- [Data extract]

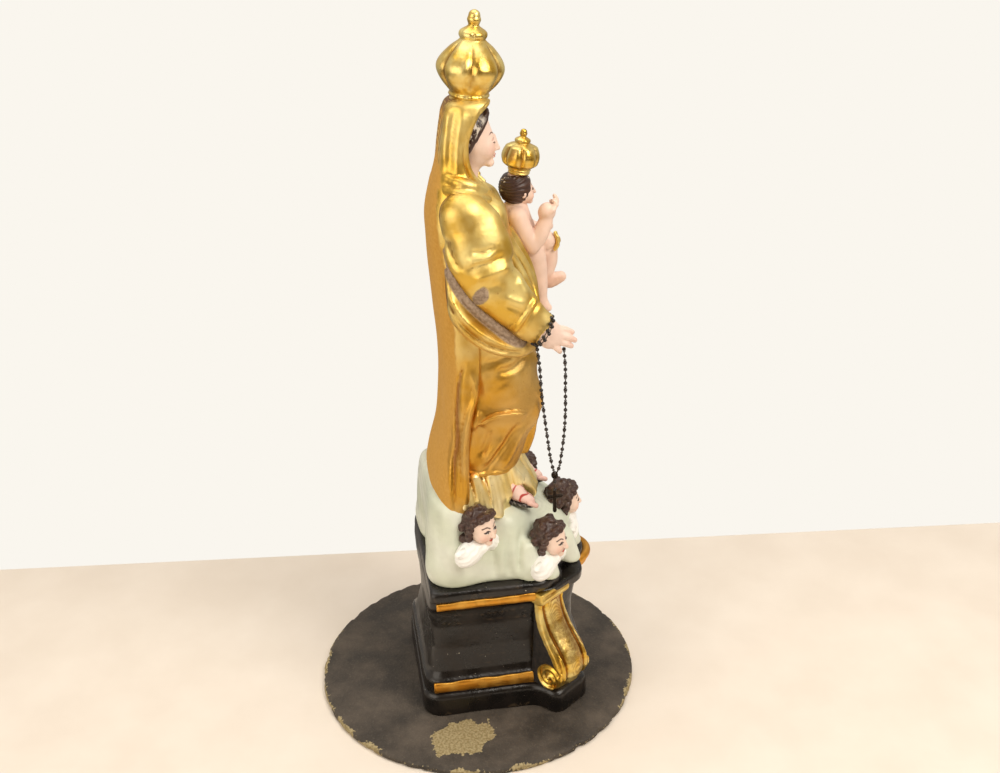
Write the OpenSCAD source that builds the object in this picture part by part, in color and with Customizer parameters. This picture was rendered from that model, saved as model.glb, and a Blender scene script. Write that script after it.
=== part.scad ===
// Crowned Madonna with Child on a cloud of cherub heads, on a black and gilt
// scroll pedestal and a round board. A small rosary hangs from the right hand.
// Millimetres, +Z up. The figure faces -Y, its right side is -X, and the
// origin is the centre of the board's underside.

/* [Board] */
// Radius of the round board
board_r = 125; // [110:1:150]
// Thickness of the round board
board_t = 5; // [4:0.5:8]

/* [Pedestal] */
// Half width of the pedestal at its plinth
pedestal_hw = 60; // [58:1:62]
// Height of the pedestal's top above the board's underside
pedestal_top = 118; // [116:1:120]
// How deep the hollow side panels lie behind the fillets
panel_inset = 7; // [4:1:9]
// Height of the lower gilt fillet
lower_fillet_h = 11; // [8:1:12]
// Height of the upper gilt fillet
upper_fillet_h = 7; // [5:1:8]
// Width of each scroll console
console_w = 34; // [28:1:36]
// Angle of the consoles from the side towards the front, degrees
console_turn = 38; // [34:1:42]

/* [Figure] */
// Height of the cloud's top at the back
cloud_back_z = 196; // [190:1:200]
// Slope of the cloud's top, degrees
cloud_slope = 22; // [18:1:24]
// Height of the Virgin's head centre
head_z = 440; // [438:1:442]

/* [Crowns] */
// Forward lean of the Virgin's crown, degrees
crown_lean = 6; // [4:1:8]
// Widest radius of the Virgin's crown
crown_r = 22; // [20:1:24]
// Height of the Virgin's crown
crown_h = 59; // [55:1:62]
// Widest radius of the Child's crown
child_crown_r = 13; // [12:0.5:14]
// Height of the Child's crown
child_crown_h = 31; // [29:1:33]
// Radius of the dowel under the Virgin's crown
dowel_r = 2.5; // [2:0.25:3]
// Radius of the dowel under the Child's crown
child_dowel_r = 1.3; // [1.2:0.1:1.5]
// Radial clearance of the crowns on their dowels
dowel_gap = 0.08; // [0.05:0.01:0.1]

/* [Rosary] */
// Radius of a rosary bead
bead_r = 1.4; // [1.2:0.1:1.5]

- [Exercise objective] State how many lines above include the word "part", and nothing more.

- [Response to this exercise] 2